**Given task:** Return the lines below that carry the word "inner".

**Data lines:**
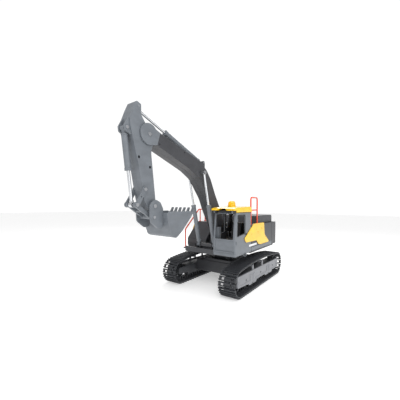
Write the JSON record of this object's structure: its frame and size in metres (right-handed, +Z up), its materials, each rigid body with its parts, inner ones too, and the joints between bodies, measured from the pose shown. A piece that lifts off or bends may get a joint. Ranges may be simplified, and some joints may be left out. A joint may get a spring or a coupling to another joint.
{
  "type": "toy excavator",
  "caption": "Hand-moved toy crawler excavator with a slewing upper body, jointed boom, stick and bucket, dummy hydraulic cylinders, open cab, handrails and beacon",
  "frame": {"origin": "on the ground, at the middle of the whole box seen from above, in the pictured pose", "axes": "+X runs from the counterweight towards the bucket, +Y to the cab's side (the machine's left), +Z up"},
  "size_m": [0.5148, 0.208, 0.3804],
  "materials": {
    "dark_body": "satin anthracite moulded body plastic",
    "light_grey": "satin light grey moulded plastic",
    "mid_grey": "satin mid grey moulded plastic",
    "track_black": "matt black moulded plastic",
    "yellow": "glossy warm yellow moulded plastic",
    "rail_orange": "glossy orange-red moulded plastic",
    "silver_rod": "bright plated rod",
    "steel_pin": "bright steel pins",
    "screw_dark": "blackened self-tapping screws",
    "interior_dark": "matt black inner trim",
    "lens_amber": "clear amber-yellow beacon lens",
    "label_white": "blank white label"
  },
  "bodies": {
    "undercarriage": {"track_links_left": "track_black", "track_links_right": "track_black", "track_pins": "steel_pin", "track_frame_left": "track_black", "track_frame_right": "track_black", "side_plate_left": "mid_grey", "side_plate_right": "mid_grey", "wheel_axles": "steel_pin", "side_plate_screws": "screw_dark", "carbody": "dark_body", "slew_ring_lower": "dark_body", "belly_cover": "dark_body"},
    "sprocket_left": {"sprocket_left": "track_black"},
    "sprocket_right": {"sprocket_right": "track_black"},
    "idler_left": {"idler_left": "track_black"},
    "idler_right": {"idler_right": "track_black"},
    "upper": {"turntable": "dark_body", "slew_retainer": "dark_body", "upper_screws": "screw_dark", "housing_left": "dark_body", "housing_right": "dark_body", "side_sill_left": "light_grey", "bulkhead": "dark_body", "engine_hood": "dark_body", "counterweight": "dark_body", "side_panels": "yellow", "label_plate": "label_white", "cab_shell": "light_grey", "cab_floor": "interior_dark", "driver_seat": "interior_dark", "console": "interior_dark", "cab_roof": "yellow", "roof_lamps": "interior_dark", "beacon_lens": "lens_amber", "handrail_left": "rail_orange", "handrail_right": "rail_orange", "step_right": "dark_body", "boom_foot_pin": "steel_pin"},
    "boom": {"boom_half_left": "dark_body", "boom_half_right": "dark_body", "boom_screws": "screw_dark", "boom_tip": "light_grey", "boom_pins": "steel_pin"},
    "stick": {"stick_half_left": "light_grey", "stick_half_right": "light_grey", "stick_screws": "screw_dark", "stick_pins": "steel_pin"},
    "bucket": {"bucket_shell": "light_grey", "bucket_pins": "steel_pin"},
    "rocker": {"rocker_plates": "light_grey", "link_pin": "steel_pin"},
    "h_link": {"h_link": "light_grey"},
    "boom_barrel_left": {"boom_barrel_left": "light_grey"},
    "boom_barrel_right": {"boom_barrel_right": "light_grey"},
    "boom_rod_left": {"boom_rod_left": "silver_rod"},
    "boom_rod_right": {"boom_rod_right": "silver_rod"},
    "arm_barrel": {"arm_barrel": "light_grey"},
    "arm_rod": {"arm_rod": "silver_rod"},
    "bucket_barrel": {"bucket_barrel": "light_grey"},
    "bucket_rod": {"bucket_rod": "silver_rod"}
  },
  "joints": [
    {"name": "sprocket_spin_left", "type": "hinge", "parent": "undercarriage", "child": "sprocket_left", "pos_m": [-0.22625, 0.0835, 0.0315], "axis": [0, 1, 0], "continuous": true},
    {"name": "idler_spin_left", "type": "hinge", "parent": "undercarriage", "child": "idler_left", "pos_m": [0.02235, 0.0835, 0.0315], "axis": [0, 1, 0], "continuous": true},
    {"name": "sprocket_spin_right", "type": "hinge", "parent": "undercarriage", "child": "sprocket_right", "pos_m": [-0.22625, -0.0835, 0.0315], "axis": [0, 1, 0], "continuous": true},
    {"name": "idler_spin_right", "type": "hinge", "parent": "undercarriage", "child": "idler_right", "pos_m": [0.02235, -0.0835, 0.0315], "axis": [0, 1, 0], "continuous": true},
    {"name": "slew", "type": "hinge", "parent": "undercarriage", "child": "upper", "pos_m": [-0.10195, 0, 0.0797], "axis": [0, 0, 1], "continuous": true},
    {"name": "boom_lift", "type": "hinge", "parent": "upper", "child": "boom", "pos_m": [-0.05795, 0, 0.12], "axis": [0, -1, 0], "range_deg": [-35, 5]},
    {"name": "stick_swing", "type": "hinge", "parent": "boom", "child": "stick", "pos_m": [0.20905, 0, 0.329], "axis": [0, -1, 0], "range_deg": [-12, 30]},
    {"name": "bucket_curl", "type": "hinge", "parent": "stick", "child": "bucket", "pos_m": [0.19805, 0, 0.201], "axis": [0, -1, 0], "range_deg": [0, 62]},
    {"name": "boom_rod_tilt_left", "type": "hinge", "parent": "boom", "child": "boom_rod_left", "pos_m": [0.05005, 0.0225, 0.278], "axis": [0, -1, 0], "range_deg": [-3.8, 0.59]},
    {"name": "boom_barrel_slide_left", "type": "slide", "parent": "boom_rod_left", "child": "boom_barrel_left", "axis": [-0.2608, 0, -0.9654], "range_m": [-0.03668, 0.00526]},
    {"name": "boom_rod_tilt_right", "type": "hinge", "parent": "boom", "child": "boom_rod_right", "pos_m": [0.05005, -0.0225, 0.278], "axis": [0, -1, 0], "range_deg": [-3.8, 0.59]},
    {"name": "boom_barrel_slide_right", "type": "slide", "parent": "boom_rod_right", "child": "boom_barrel_right", "axis": [-0.2608, 0, -0.9654], "range_m": [-0.03668, 0.00526]},
    {"name": "arm_barrel_tilt", "type": "hinge", "parent": "boom", "child": "arm_barrel", "pos_m": [0.03505, 0, 0.3045], "axis": [0, -1, 0], "range_deg": [-1.8, 4.42]},
    {"name": "arm_rod_slide", "type": "slide", "parent": "arm_barrel", "child": "arm_rod", "axis": [0.9425, 0, 0.3343], "range_m": [-0.02059, 0.00825]},
    {"name": "rocker_tilt", "type": "hinge", "parent": "stick", "child": "rocker", "pos_m": [0.21605, 0, 0.23], "axis": [0, -1, 0], "range_deg": [-0.05, 38.11]},
    {"name": "h_link_tilt", "type": "hinge", "parent": "rocker", "child": "h_link", "pos_m": [0.23305, 0, 0.203], "axis": [0, -1, 0], "range_deg": [-28.51, 0.05]},
    {"name": "bucket_rod_tilt", "type": "hinge", "parent": "rocker", "child": "bucket_rod", "pos_m": [0.23305, 0, 0.203], "axis": [0, -1, 0], "range_deg": [-32.39, 0.05]},
    {"name": "bucket_barrel_slide", "type": "slide", "parent": "bucket_rod", "child": "bucket_barrel", "axis": [0.1468, 0, 0.9892], "range_m": [-0.017, 0.00002]}
  ],
  "couplings": [
    {"joint": "idler_spin_left", "follows": "sprocket_spin_left", "ratio": 1},
    {"joint": "boom_rod_tilt_left", "follows": "boom_lift", "ratio": 0.10606},
    {"joint": "boom_barrel_slide_left", "follows": "boom_lift", "m_per_rad": 0.059416},
    {"joint": "idler_spin_right", "follows": "sprocket_spin_right", "ratio": 1},
    {"joint": "boom_rod_tilt_right", "follows": "boom_lift", "ratio": 0.10606},
    {"joint": "boom_barrel_slide_right", "follows": "boom_lift", "m_per_rad": 0.059416},
    {"joint": "arm_barrel_tilt", "follows": "stick_swing", "ratio": 0.14426},
    {"joint": "arm_rod_slide", "follows": "stick_swing", "m_per_rad": -0.03889},
    {"joint": "rocker_tilt", "follows": "bucket_curl", "ratio": 0.60782},
    {"joint": "h_link_tilt", "follows": "bucket_curl", "ratio": -0.45447},
    {"joint": "bucket_rod_tilt", "follows": "bucket_curl", "ratio": -0.51651},
    {"joint": "bucket_barrel_slide", "follows": "bucket_curl", "m_per_rad": -0.01554}
  ]
}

**The answer:**
Write the JSON record of this object's structure: its frame and size in metres (right-handed, +Z up), its materials, each rigid body with its parts, inner ones too, and the joints between bodies, measured from the pose shown. A piece that lifts off or bends may get a joint. Ranges may be simplified, and some joints may be left out. A joint may get a spring or a coupling to another joint.
    "interior_dark": "matt black inner trim",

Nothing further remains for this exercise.